Leveraging data helps CPG companies not have to decide. Increasingly, companies are adopting frequency approaches that identify the right amount of messaging to nurture the heavy users (maybe 2-3 messages per user, per month) and bring light buyers to higher levels of purchase consideration (up to 20 messages per month). Moreover, by using DMP technology to segment these buyers based on their category membership, creatives can be adjusted based on the audience. Heavy buyers get messages that reinforce why the love the brand (“share the love”), and light buyers can receive more convincing messages (“tastes better”).

Increasing Lift through Cross-Channel Messaging

CPG marketers have some highly evolved models that show just how much lift a working media dollar has on sales, and they use this guide to decision on media investment by both channel and partner. With the power of DMPs for cross-channel measurement, CPG companies are finally able to apply even small insights they can to tweak sales lift.

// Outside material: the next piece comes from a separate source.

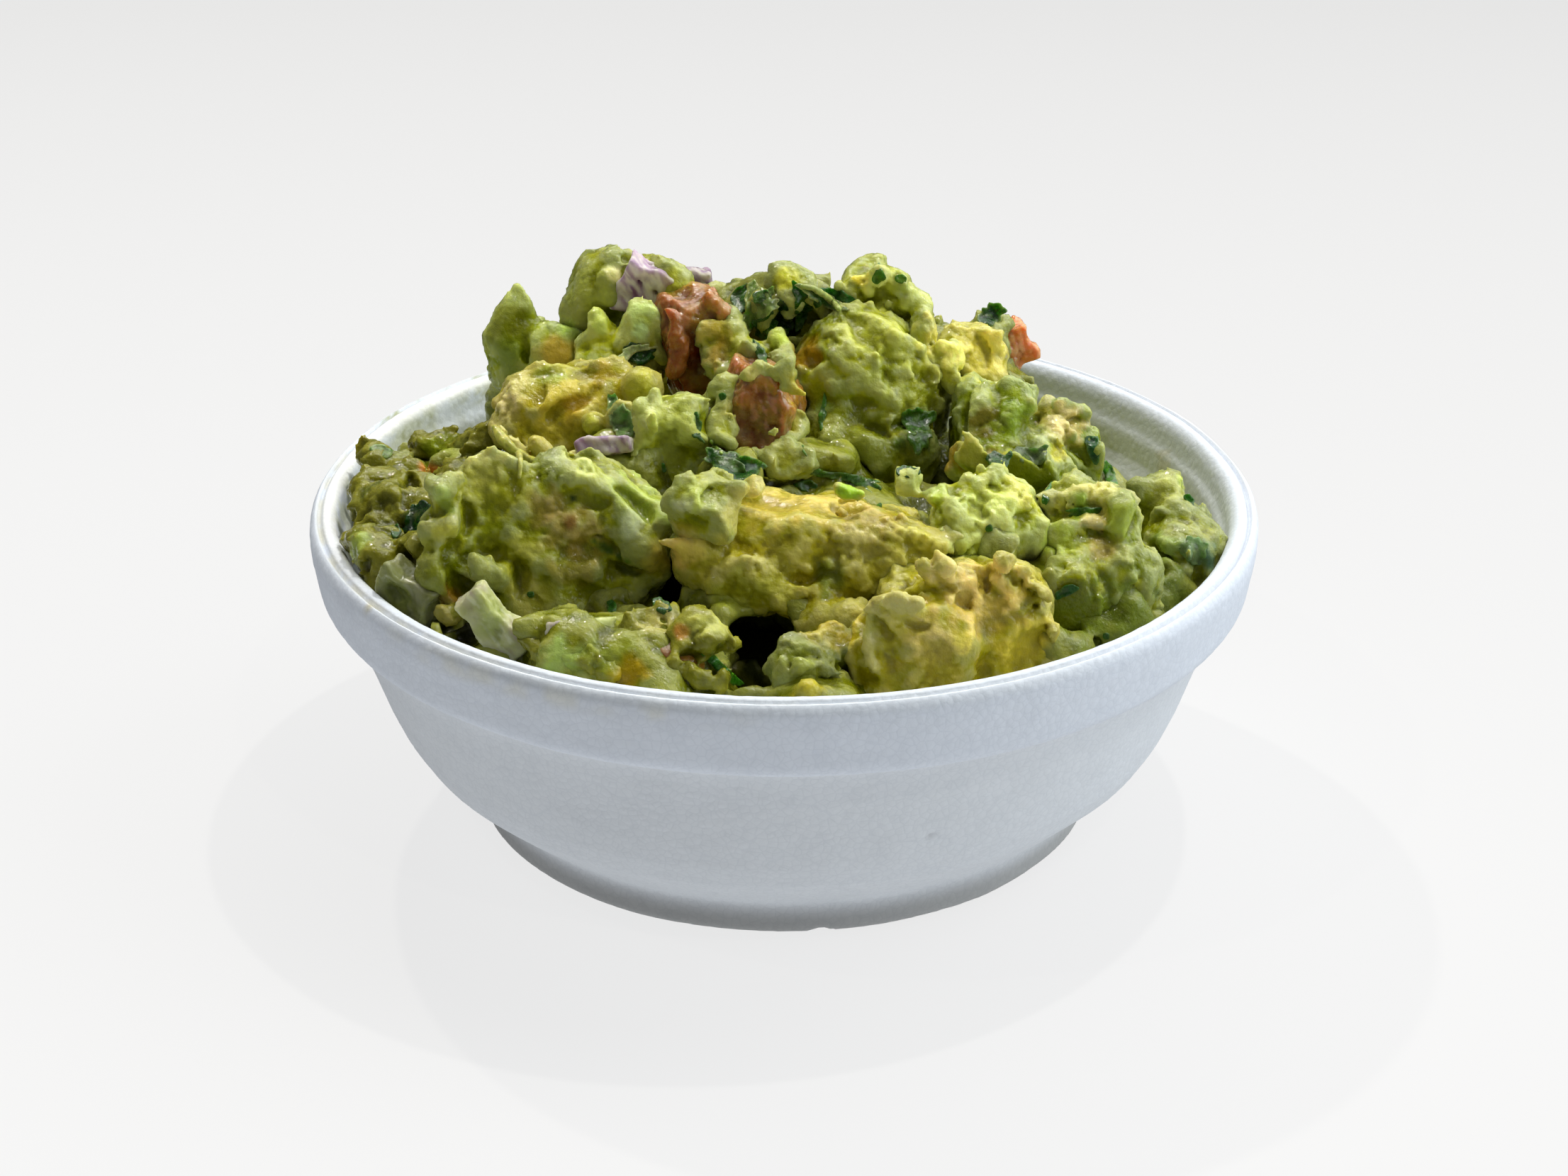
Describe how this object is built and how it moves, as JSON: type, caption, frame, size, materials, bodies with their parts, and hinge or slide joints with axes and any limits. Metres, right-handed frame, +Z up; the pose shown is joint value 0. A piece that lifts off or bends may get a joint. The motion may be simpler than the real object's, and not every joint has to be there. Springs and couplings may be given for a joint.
{
  "type": "guacamole in a foam bowl",
  "caption": "Chunky guacamole heaped above the rim of a round white foam bowl, with avocado chunks, diced tomato and red onion bedded in green mash.",
  "frame": {"origin": "centre of the bowl's foot, on the surface it stands on", "axes": "+Z up along the bowl's axis; the pictured side faces -Y, with +X to its right"},
  "size_m": [0.15, 0.15, 0.0855],
  "materials": {
    "foam": "expanded polystyrene foam, fine bead texture, stained by the food at the lip",
    "mash": "wet mashed avocado, lumpy, stands in for food",
    "avocado_green": "moist avocado flesh, green, stands in for food",
    "avocado_yellow": "moist avocado flesh, yellow, stands in for food",
    "tomato": "wet cut tomato, stands in for food",
    "onion_red": "wet red onion, stands in for food",
    "onion_pale": "wet pale onion, stands in for food"
  },
  "bodies": {
    "root": {"bowl": "foam", "guacamole": "mash", "avocado_1": "avocado_green", "avocado_2": "avocado_yellow", "avocado_3": "avocado_yellow", "avocado_4": "avocado_green", "avocado_5": "avocado_green", "avocado_6": "avocado_green", "avocado_7": "avocado_green", "avocado_8": "avocado_green", "avocado_9": "avocado_yellow", "avocado_10": "avocado_green", "avocado_11": "avocado_green", "avocado_12": "avocado_green", "avocado_13": "avocado_green", "avocado_14": "avocado_green", "avocado_15": "avocado_green", "avocado_16": "avocado_yellow", "avocado_17": "avocado_green", "avocado_18": "avocado_green", "avocado_19": "avocado_yellow", "avocado_20": "avocado_green", "avocado_21": "avocado_green", "tomato_1": "tomato", "tomato_2": "tomato", "tomato_3": "tomato", "tomato_4": "tomato", "tomato_5": "tomato", "onion_1": "onion_red", "onion_2": "onion_pale", "onion_3": "onion_pale", "onion_4": "onion_red", "onion_5": "onion_pale", "onion_6": "onion_red"}
  },
  "joints": []
}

What if the data reveal that a 50% mixture of equity and direct response ad creatives lifts coupon downloads by 200%? In other words, instead of just showing “Corn Flakes are Yummy” ads, you mixed in a few “Buy Flakes now at Kroger and save!” creatives afterwards, and you saw a huge impact on your display performance? Sadly, this simple insight was not available before data management platforms corralled cross-channel spending and associated it with an individual, but now these small insights are adding up to appreciable sales lift.

In another example, a large CPG company sees massive lift in in-store coupon redemptions by running branded display ads on desktop all throughout the week—but giving a “mobile nudge” on the smartphone on Friday night when it’s time to fill the pantry. This cross-channel call-to-action has seen real results, and only involves grabbing a brand-favorable consumer’s attention on another device to create a big impact. Again, a simple tactic—but also impossible without the power of a DMP.

CPG marketers have been able to achieve a ton of progress by working with relatively sparse amounts of data. What can you do with yours?